[The request]:
All material below is to be reproduced exactly.

[Information supplied]:
= = = =
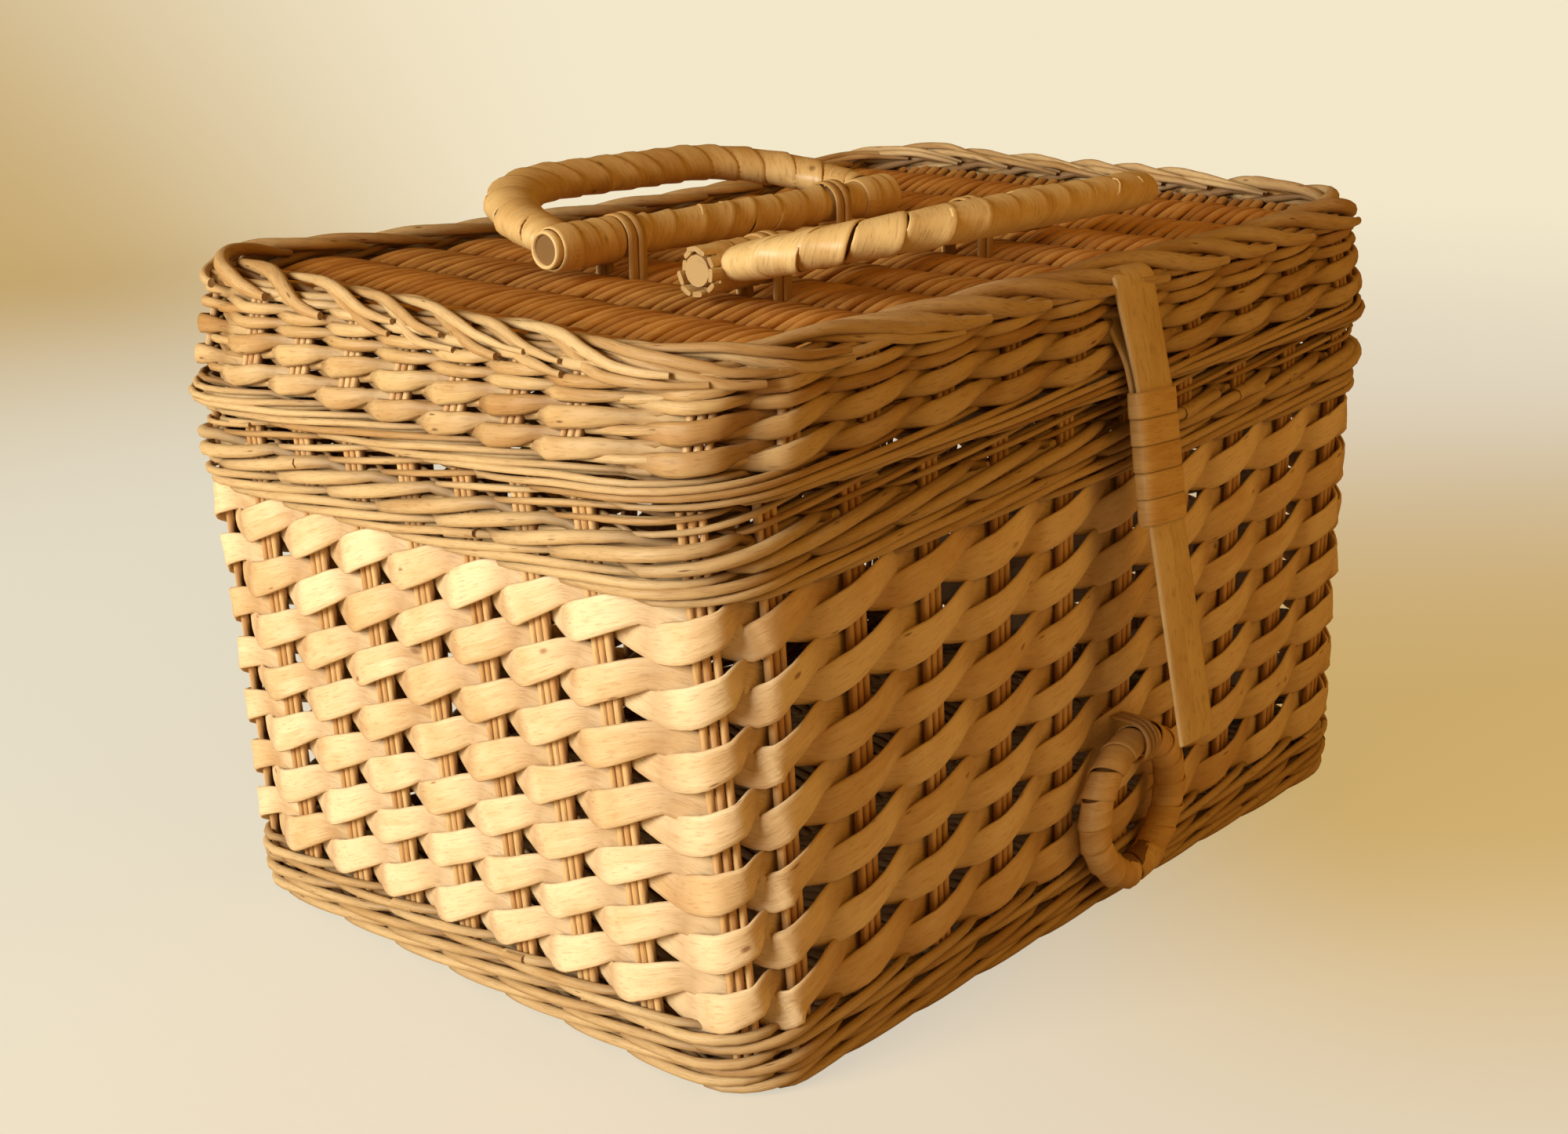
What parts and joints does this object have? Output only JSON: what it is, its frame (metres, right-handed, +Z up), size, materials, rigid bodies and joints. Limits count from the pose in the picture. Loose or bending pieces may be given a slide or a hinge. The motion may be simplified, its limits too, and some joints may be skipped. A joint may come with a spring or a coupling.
{
  "type": "lidded rattan basket",
  "caption": "Rectangular woven cane basket with a hinged lid, swinging wrapped handles on it, and a strap and ring clasp at the front.",
  "frame": {"origin": "centre of the basket's flat underside, on the surface it stands on", "axes": "+Z up; +X along the length; -Y towards the front, where the clasp is; the lid's hinge is at +Y"},
  "size_m": [0.3826, 0.2797, 0.242],
  "materials": {
    "band_cane": "flat split cane, natural, satin",
    "stake_cane": "round cane, natural",
    "border_rod": "twisted thin rods, natural",
    "lid_rod": "woven half-round rods, golden brown",
    "base_cane": "woven cane and sticks",
    "handle_peel": "glossy flat peel, wrapped",
    "cane_core": "bent core cane, cut ends",
    "strap_cane": "flat split cane, worn"
  },
  "bodies": {
    "basket": {"base_sticks": "base_cane", "base_weave": "base_cane", "foot_border": "border_rod", "lower_waling": "border_rod", "side_stakes": "stake_cane", "corner_stakes": "stake_cane", "wall_bands": "band_cane", "upper_waling": "border_rod", "body_rim": "border_rod", "hinge_loops": "handle_peel", "ring_lashing": "handle_peel"},
    "lid": {"lid_lower_border": "border_rod", "lid_stakes": "stake_cane", "lid_wall_weave": "lid_rod", "lid_top_border": "border_rod", "lid_ribs": "base_cane", "lid_panel_weave": "lid_rod", "hinge_rod": "cane_core", "strap_rod": "cane_core", "handle_back_lashings": "handle_peel", "handle_front_lashings": "handle_peel"},
    "handle_back": {"handle_back_bow": "cane_core", "handle_back_bow_wrap": "handle_peel", "handle_back_bar": "cane_core", "handle_back_bar_wrap": "handle_peel"},
    "handle_front": {"handle_front_bow": "cane_core", "handle_front_bow_wrap": "handle_peel", "handle_front_bar": "cane_core", "handle_front_bar_wrap": "handle_peel"},
    "clasp_strap": {"strap_cane": "strap_cane", "strap_bindings": "handle_peel"},
    "clasp_ring": {"ring_core": "cane_core", "ring_wrap": "handle_peel"}
  },
  "joints": [
    {"name": "lid_hinge", "type": "hinge", "parent": "basket", "child": "lid", "pos_m": [0, 0.124, 0.17824], "axis": [-1, 0, 0], "range_deg": [0, 105]},
    {"name": "handle_back_hinge", "type": "hinge", "parent": "lid", "child": "handle_back", "pos_m": [0, 0.018, 0.22274], "axis": [1, 0, 0], "range_deg": [0, 90]},
    {"name": "handle_front_hinge", "type": "hinge", "parent": "lid", "child": "handle_front", "pos_m": [0, -0.044, 0.22184], "axis": [-1, 0, 0], "range_deg": [0, 90]},
    {"name": "strap_swing", "type": "hinge", "parent": "lid", "child": "clasp_strap", "pos_m": [0.01, -0.1158, 0.21074], "axis": [-1, 0, 0], "range_deg": [0, 150]},
    {"name": "ring_swing", "type": "hinge", "parent": "basket", "child": "clasp_ring", "pos_m": [0.009, -0.1278, 0.0603], "axis": [-1, 0, 0], "range_deg": [0, 110]}
  ]
}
= = = =
[Result for this exercise]:
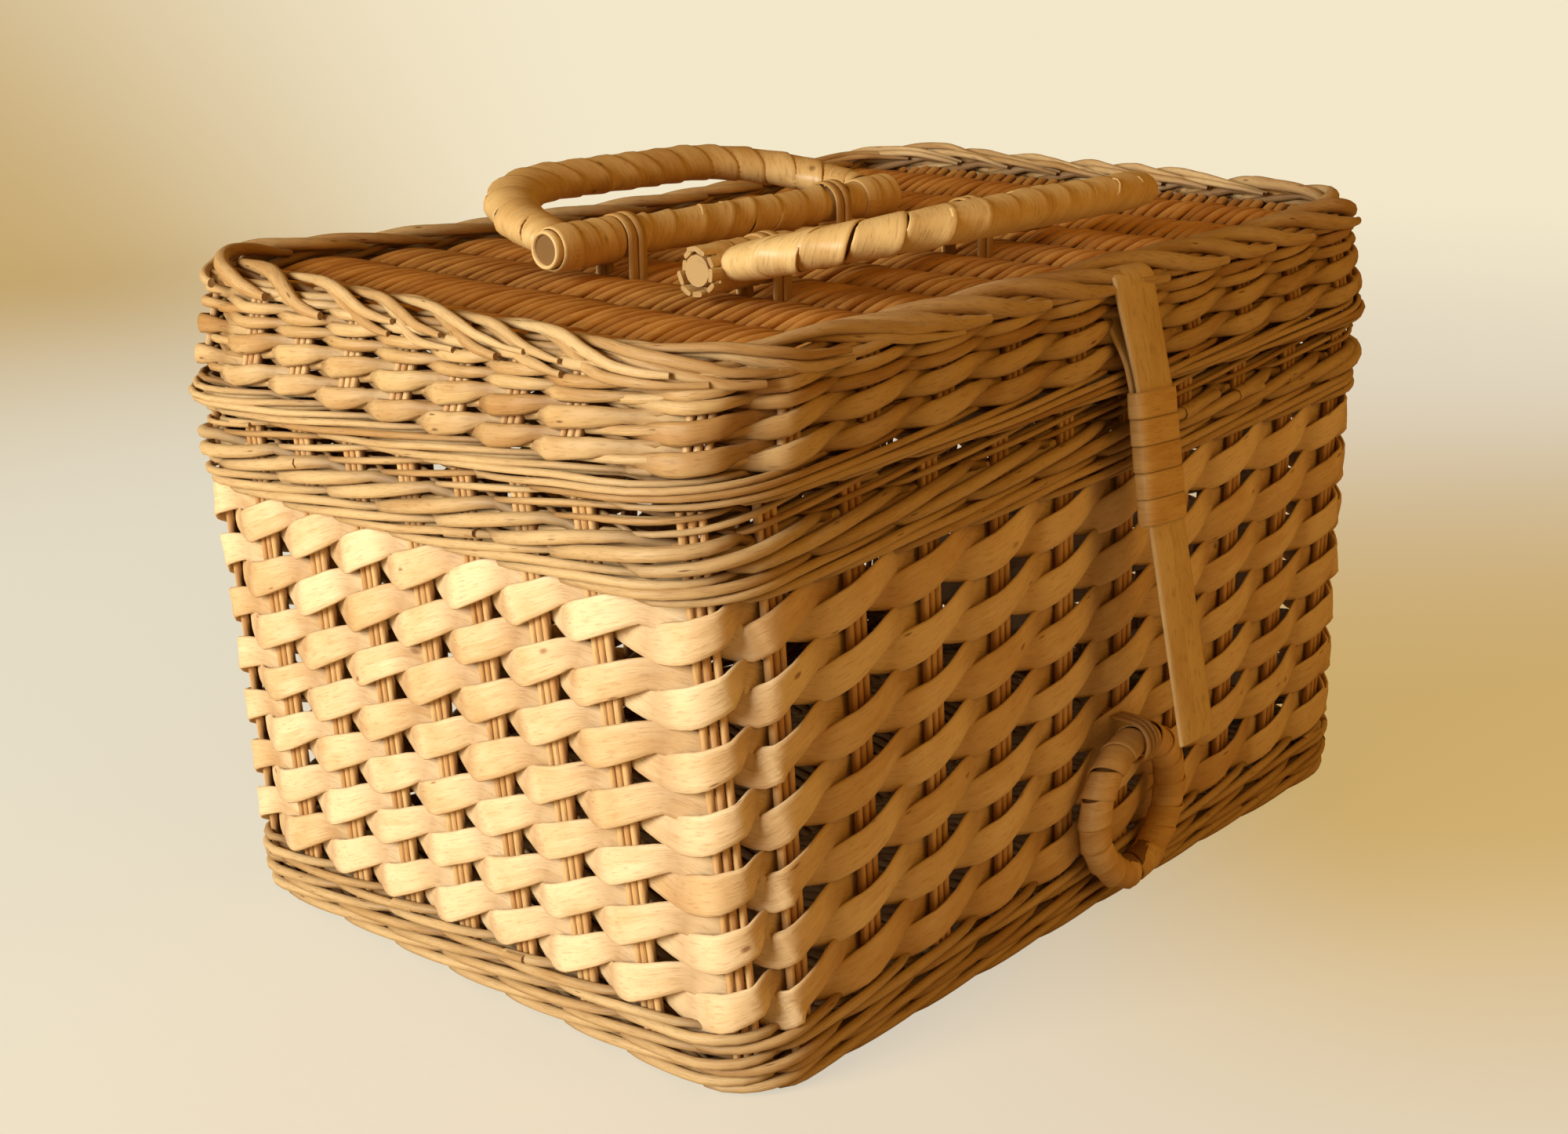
What parts and joints does this object have? Output only JSON: what it is, its frame (metres, right-handed, +Z up), size, materials, rigid bodies and joints. Limits count from the pose in the picture. Loose or bending pieces may be given a slide or a hinge. The motion may be simplified, its limits too, and some joints may be skipped. A joint may come with a spring or a coupling.
{
  "type": "lidded rattan basket",
  "caption": "Rectangular woven cane basket with a hinged lid, swinging wrapped handles on it, and a strap and ring clasp at the front.",
  "frame": {"origin": "centre of the basket's flat underside, on the surface it stands on", "axes": "+Z up; +X along the length; -Y towards the front, where the clasp is; the lid's hinge is at +Y"},
  "size_m": [0.3826, 0.2797, 0.242],
  "materials": {
    "band_cane": "flat split cane, natural, satin",
    "stake_cane": "round cane, natural",
    "border_rod": "twisted thin rods, natural",
    "lid_rod": "woven half-round rods, golden brown",
    "base_cane": "woven cane and sticks",
    "handle_peel": "glossy flat peel, wrapped",
    "cane_core": "bent core cane, cut ends",
    "strap_cane": "flat split cane, worn"
  },
  "bodies": {
    "basket": {"base_sticks": "base_cane", "base_weave": "base_cane", "foot_border": "border_rod", "lower_waling": "border_rod", "side_stakes": "stake_cane", "corner_stakes": "stake_cane", "wall_bands": "band_cane", "upper_waling": "border_rod", "body_rim": "border_rod", "hinge_loops": "handle_peel", "ring_lashing": "handle_peel"},
    "lid": {"lid_lower_border": "border_rod", "lid_stakes": "stake_cane", "lid_wall_weave": "lid_rod", "lid_top_border": "border_rod", "lid_ribs": "base_cane", "lid_panel_weave": "lid_rod", "hinge_rod": "cane_core", "strap_rod": "cane_core", "handle_back_lashings": "handle_peel", "handle_front_lashings": "handle_peel"},
    "handle_back": {"handle_back_bow": "cane_core", "handle_back_bow_wrap": "handle_peel", "handle_back_bar": "cane_core", "handle_back_bar_wrap": "handle_peel"},
    "handle_front": {"handle_front_bow": "cane_core", "handle_front_bow_wrap": "handle_peel", "handle_front_bar": "cane_core", "handle_front_bar_wrap": "handle_peel"},
    "clasp_strap": {"strap_cane": "strap_cane", "strap_bindings": "handle_peel"},
    "clasp_ring": {"ring_core": "cane_core", "ring_wrap": "handle_peel"}
  },
  "joints": [
    {"name": "lid_hinge", "type": "hinge", "parent": "basket", "child": "lid", "pos_m": [0, 0.124, 0.17824], "axis": [-1, 0, 0], "range_deg": [0, 105]},
    {"name": "handle_back_hinge", "type": "hinge", "parent": "lid", "child": "handle_back", "pos_m": [0, 0.018, 0.22274], "axis": [1, 0, 0], "range_deg": [0, 90]},
    {"name": "handle_front_hinge", "type": "hinge", "parent": "lid", "child": "handle_front", "pos_m": [0, -0.044, 0.22184], "axis": [-1, 0, 0], "range_deg": [0, 90]},
    {"name": "strap_swing", "type": "hinge", "parent": "lid", "child": "clasp_strap", "pos_m": [0.01, -0.1158, 0.21074], "axis": [-1, 0, 0], "range_deg": [0, 150]},
    {"name": "ring_swing", "type": "hinge", "parent": "basket", "child": "clasp_ring", "pos_m": [0.009, -0.1278, 0.0603], "axis": [-1, 0, 0], "range_deg": [0, 110]}
  ]
}